Most of us can relate to Jason Bateman’s role in the movie Identity Thief. We bust our butts to support ourselves and our family that we forget how to have fun. I thank the movie director for reminding me that I only get to live once so here’s my updated bucket list. What is yours?
1. Steal someone’s identity. I live as a goody two-shoes because I am afraid getting in trouble. What if I don’t have to pay any consequences for my actions? I can’t imagine what it would be like to live under a different name and do whatever I want. Just the thought of it makes me chuckle in my sleep.
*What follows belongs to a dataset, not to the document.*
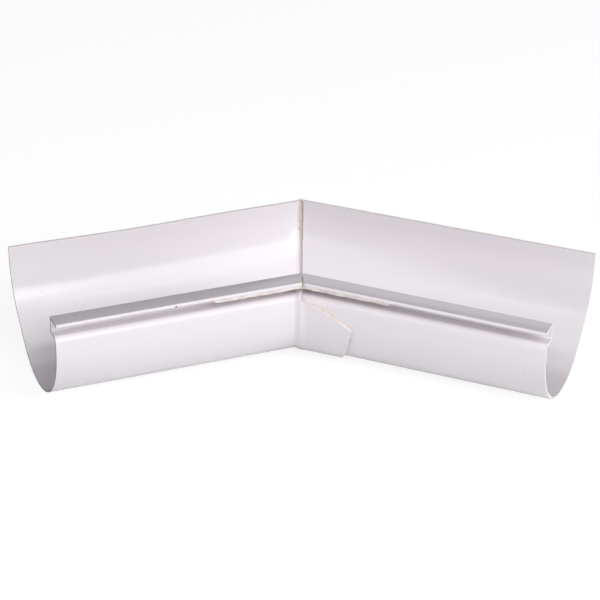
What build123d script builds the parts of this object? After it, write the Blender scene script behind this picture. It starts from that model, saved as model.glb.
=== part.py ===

2. Punch someone in the throat. Hai-yah! I wish instructors taught this technique in a Krav Maga class. It is for the purpose of self defense…or to avoid being caught by the real Sandy Bigelow Patterson!
3. Know every song on the radio. Nothing is more nails-on-chalkboard annoying than knowing every song played on the radio when a driver is trying to concentrate. I personally think this is something very attractive to do. Who knows, I might be the next American Idol!
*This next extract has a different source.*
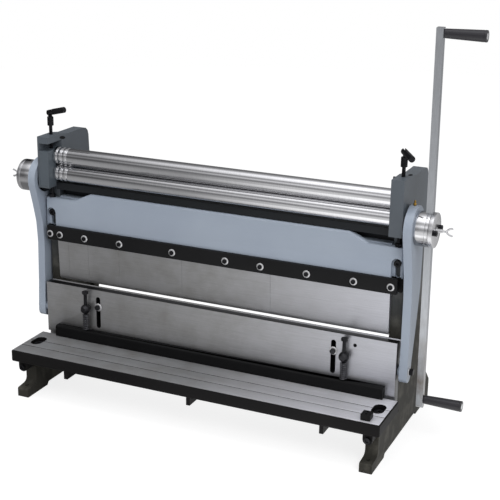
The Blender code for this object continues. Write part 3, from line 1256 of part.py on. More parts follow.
def hang_on_axes():
    """Give every moving group an empty on its joint's axis."""
    carry("crank_axis", (0, ROLL_Y, LOWER_ROLL_Z),
          ["lower_roll", "lower_gear", "crank_bar", *both("eccentric_hub", "hub_cap", "wing_screw")])
    carry("roll_gap_slide", (0, ROLL_Y, UPPER_ROLL_Z), both("roll_block"))
    carry("upper_roll_axis", (0, ROLL_Y, UPPER_ROLL_Z), ["upper_roll", "upper_gear"])
    carry("rear_roll_axis", (0, REAR_ROLL_Y, REAR_ROLL_Z), ["rear_roll", *both("rear_adjuster")])
    carry("ram_slide", (0, 0, RAM_BOTTOM_Z),
          ["ram_plate", "upper_blade", *both("arm_bolt", "hold_down_eye")])
    carry("hold_down_slide", (0, HOLD_Y, HOLD_BAR_LOW_Z),
          ["hold_down_bar", *both("hold_down_bolt", "hold_down_spring")])
    for side, sign in SIDES.items():
        carry(f"{side}_arm_axis", (sign * ARM_INNER_X, ARM_PIVOT_Y, ARM_PIVOT_Z), [f"{side}_arm"])
        carry(f"{side}_clamp_screw_axis", (sign * SCREW_X, ROLL_Y, SCREW_PIVOT_Z),
              [f"{side}_clamp_screw", f"{side}_clamp_grip"])


def stand_on_origin():
    """Shift the whole machine so that its box's bottom centre is the model's origin."""
    wing_tip = HUB_OUTER_X + WING_REACH
    base = bpy.data.objects.new("machine", None)
    base.location = ((wing_tip - GRIP_END_X) / 2, -(FOOT_REAR_Y + BED_FRONT_Y) / 2, 0)
    for item in list(PARTS.objects) + list(CUTTERS.objects):
        if item.parent is None:
            item.parent = base
    PARTS.objects.link(base)


def build():
    """Make every piece, then hang and place them."""
    head_tie_bar()
    rear_tie_bar()
    bed()
    lower_blade()
    bed_stop()
    upper_beam()
    finger_clamp_bar()
    brake_fingers()
    rolls()
    gear("lower_gear", LOWER_ROLL_Z, 0)
    gear("upper_gear", UPPER_ROLL_Z, 1)
    crank_bar()
    turning_grip("upper_grip", UPPER_GRIP_Z)
    turning_grip("lower_grip", LOWER_GRIP_Z)
    ram_plate()
    upper_blade()
    hold_down_bar()
    for side in SIDES:
        side_frame(side)
        bed_bolt(side)
        beam_bolt(side)
        beam_jack_screw(side)
        roll_block(side)
        rear_adjuster(side)
        clamp_screw(side)
        clamp_grip(side)
        eccentric_hub(side)
        hub_cap(side)
        wing_screw(side)
        lifting_arm(side)
        arm_bolt(side)
        guide_bolt(side)
        hold_down_eye(side)
        hold_down_bolt(side)
        hold_down_spring(side)
    grease_nipple()
    hang_on_axes()
    stand_on_origin()


build()
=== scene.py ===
"""Looks of the combination sheet metal machine: paint, ground and polished steel, edges and fasteners."""
import math

import bmesh
import bpy
import numpy as np
from mathutils import Matrix, Vector


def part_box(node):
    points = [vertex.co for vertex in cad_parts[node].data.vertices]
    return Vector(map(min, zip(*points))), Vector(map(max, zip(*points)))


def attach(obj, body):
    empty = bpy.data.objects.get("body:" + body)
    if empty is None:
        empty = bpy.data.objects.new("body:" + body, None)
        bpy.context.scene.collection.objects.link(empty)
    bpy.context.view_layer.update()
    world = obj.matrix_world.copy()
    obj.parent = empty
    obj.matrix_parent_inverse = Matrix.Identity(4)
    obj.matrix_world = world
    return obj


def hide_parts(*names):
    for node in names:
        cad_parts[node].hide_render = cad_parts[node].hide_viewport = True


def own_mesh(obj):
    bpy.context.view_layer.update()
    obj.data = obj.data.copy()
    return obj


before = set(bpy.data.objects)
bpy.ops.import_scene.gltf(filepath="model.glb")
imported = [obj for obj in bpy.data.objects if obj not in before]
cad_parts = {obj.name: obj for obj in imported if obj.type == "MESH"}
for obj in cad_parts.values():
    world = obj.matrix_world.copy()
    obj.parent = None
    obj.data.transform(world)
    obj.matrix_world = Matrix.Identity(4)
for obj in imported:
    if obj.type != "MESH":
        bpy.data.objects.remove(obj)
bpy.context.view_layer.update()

MM = 0.001
AHEAD_X, AHEAD_Y, AHEAD_Z = np.eye(3)

# How many sides large and small round pieces have, and how near two points are that count as one
FINE_SIDES = 96
BOLT_SIDES = 48
MERGE = 0.005 * MM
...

4. Spend my enemy’s money. We were taught in preschool not to take things that don’t belong to us. Heck, I have no empathy for my enemy! If I have access to his credit card, he should be happy that I am helping him earn his Macy’s rewards!
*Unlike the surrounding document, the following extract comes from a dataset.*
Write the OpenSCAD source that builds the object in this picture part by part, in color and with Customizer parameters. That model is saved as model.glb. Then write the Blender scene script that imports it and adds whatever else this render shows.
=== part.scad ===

5. Lie through my teeth. I honestly want to be better at lying to prank my friends. Perhaps I need to take an improv class to catch up to Melissa McCarthy’s level. She got a plate of free food from the waitress without causing harm to anyone. Moral or ribs? I go with ribs.
6. Own several blenders. Don’t ask me why. Why do you buy more than one pair of shoes? I want to use a different blender every day of the week like how someone would wear different accessories Monday through Sunday. Every morning the first thing I want to see are my seven blenders next to each other sparking through the kitchen.